After the show, Charlie, followed by Rhadini and Lewis, break into Dr. Zodiac's home. They find Jimmy already there. Charlie discovers evidence that Zodiac is a fraud. When Zodiac's Turkish houseman, Abdul, arrives, Charlie searches him and finds the holster that fits the knife. Abdul escapes, and the burglars discover Zodiac's vast files which he uses to frighten and blackmail others. Charlie realizes Bessie Sibley is providing information on others to protect herself, and that Zodiac was blackmailing Essex. Charlie burns Zodiac's office to protect the innocent.

Essex's manuscript is a fictional account of Dr. Zodiac's blackmail scheme, and the next morning Charlie finds that the last page revealing how the murder was committed is missing. Charlie meets with Gregory, who says he is an insurance company detective investigating mysterious suicides. Charlie believes Gregory's claim is false, and Gregory fails to steal the manuscript back. Charlie believes Dr. Zodiac suffers from pseudologia fantastica, and Rhadini challenges Dr. Zodiac to a public test of psychic skills. Dr. Zodiac accepts the claim by leaving a note on the front door of the Temple of Magic where Rhadini performs. It's written on the back side of the missing manuscript page. The manuscript mentions a pygmy arrow; a similar arrow from a display in the foyer of the Temple of Magic is missing.

That night, Charlie, Jimmy, Bessie Sibley, Myra Rhadini, and Peter Lewis attend Rhadini's magic show, where he is assisted by Eve Cairo and Elmer Kelner. Dr. Zodiac appears during the show, and is invited on stage. As Rhadini performs a levitation trick, Zodiac is killed with the pygmy arrow.
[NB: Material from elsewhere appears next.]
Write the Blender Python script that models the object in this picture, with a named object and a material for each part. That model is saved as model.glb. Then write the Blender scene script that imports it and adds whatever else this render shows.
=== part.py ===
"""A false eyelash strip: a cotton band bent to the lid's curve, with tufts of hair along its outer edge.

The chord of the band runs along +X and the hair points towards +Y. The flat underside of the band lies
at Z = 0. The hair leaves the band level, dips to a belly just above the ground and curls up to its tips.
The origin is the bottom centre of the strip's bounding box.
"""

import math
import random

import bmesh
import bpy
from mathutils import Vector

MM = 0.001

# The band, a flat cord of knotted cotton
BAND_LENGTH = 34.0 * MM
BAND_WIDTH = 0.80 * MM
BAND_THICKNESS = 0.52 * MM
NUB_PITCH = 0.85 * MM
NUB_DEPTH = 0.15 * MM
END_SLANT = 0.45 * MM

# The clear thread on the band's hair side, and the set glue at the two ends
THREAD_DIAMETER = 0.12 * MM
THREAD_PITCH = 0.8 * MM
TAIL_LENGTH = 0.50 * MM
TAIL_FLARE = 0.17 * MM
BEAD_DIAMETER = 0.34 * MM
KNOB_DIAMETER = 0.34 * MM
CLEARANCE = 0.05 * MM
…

Dr. Zodiac is revealed to be Abdul. Although a bow is found, it is too brittle to have fired the arrow. Zodiac must have been stabbed with the arrow. Gregory gives Rhadini an alibi after discovering Rhadini's wand in the aisle by his seat. Kilvaine reveals that Gregory is Stewart Salsbury, and that he really is an insurance company executive.
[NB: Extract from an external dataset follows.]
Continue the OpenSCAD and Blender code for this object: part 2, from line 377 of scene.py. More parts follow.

At Kilvaine's suggestion, the murder is re-enacted with Lewis standing in for Zodiac. The secret of Rhadini's levitation trick is revealed, and Rhadini is stabbed in the aisle during the act. Myra uses the "sphinx"—an upright metal pseudo-Egyptian coffin with a hidden elevator in its floor—to go from the stage to the below-stage area, where her husband's dressing room is located. Charlie encourages Eve to try to tap into the mind of the killer. Eve reads Charlie's thoughts, which describe the motivations of Stella Essex, Bessie Sibley, Thomas Gregory, Peter Lewis, Fred Rhadini, and Myra Rhadinia (although without mentioning their names). The mind of Dr. Zodiac interferes with Eve's mind. Eve reads Zodiac's mind, and discovers that the real Dr. Zodiac killed Abdul because only Abdul knew Dr. Zodiac's real identity.

The killer attempts to shoot Eve while she is on stage, but Jimmy spots the pistol and pushes the gun away just in time. Dr. Zodiac is revealed to be Fred Rhadini. While all eyes were on Eve, he sneaked into the wings, ran below the stage, and used the elevator in the sphinx to re-emerge on stage and attempt to kill Eve. Charlie reveals that Rhadini used a wand with a spring trigger to fire the arrow that killed Abdul. He then stabbed himself to divert attention from himself as a suspect.

==Cast==

- Sidney Toler as Charlie Chan
- Victor Sen Yung as Jimmy Chan
- Cesar Romero as Fred Rhadini
- Douglas Fowley as Peter Lewis
- Pauline Moore as Eve Cairo
- Donald MacBride as Deputy Police Chief J.J. Kilvaine
- Wally Vernon as Elmer Kelner
- Billie Seward as Bessie Sibley
- Louis Jean Heydt as Paul Essex
- Sally Blane as Stella Essex
- June Gale as Myra Rhadini
- Douglass Dumbrille as Stewart Salsbury, alias Thomas Gregory
- Trevor Bardette as Abdul
- Gerald Mohr as Dr. Zodiac (uncredited)

==Critical reception==
A contemporary review of the film in The New York Times by Frank Nugent noted that "Chan stakes out members of his supporting cast and brings 'em back dead. By this simple process of elimination he usually gets his murderer," and speculated that "unless Twentieth Century-Fox soon decides to put a halt to Charlie Chan's activities, there won't be a supporting cast left intact in all Hollywood." Film critic Stuart Galbraith IV described the film in DVD Talk as "entertaining if totally preposterous and hopelessly Byzantine," but that it is "certainly one of the most entertaining of the Toler-era Chans, this despite a screenplay by John Larkin that literally makes no sense whatsoever."

==Possible cultural influence==
Charlie Chan at Treasure Island may have influenced the Zodiac Killer. In the movie, there is a character called "Dr. Zodiac" who is found after a telegram to Charlie Chan warning about the danger of "Zodiac". In the telegram that provided the clue, the astrological symbol Scorpio is mentioned. Scorpio is the nom de guerre used in messages sent by the serial killer in the movie Dirty Harry, who was inspired by the Zodiac Killer case.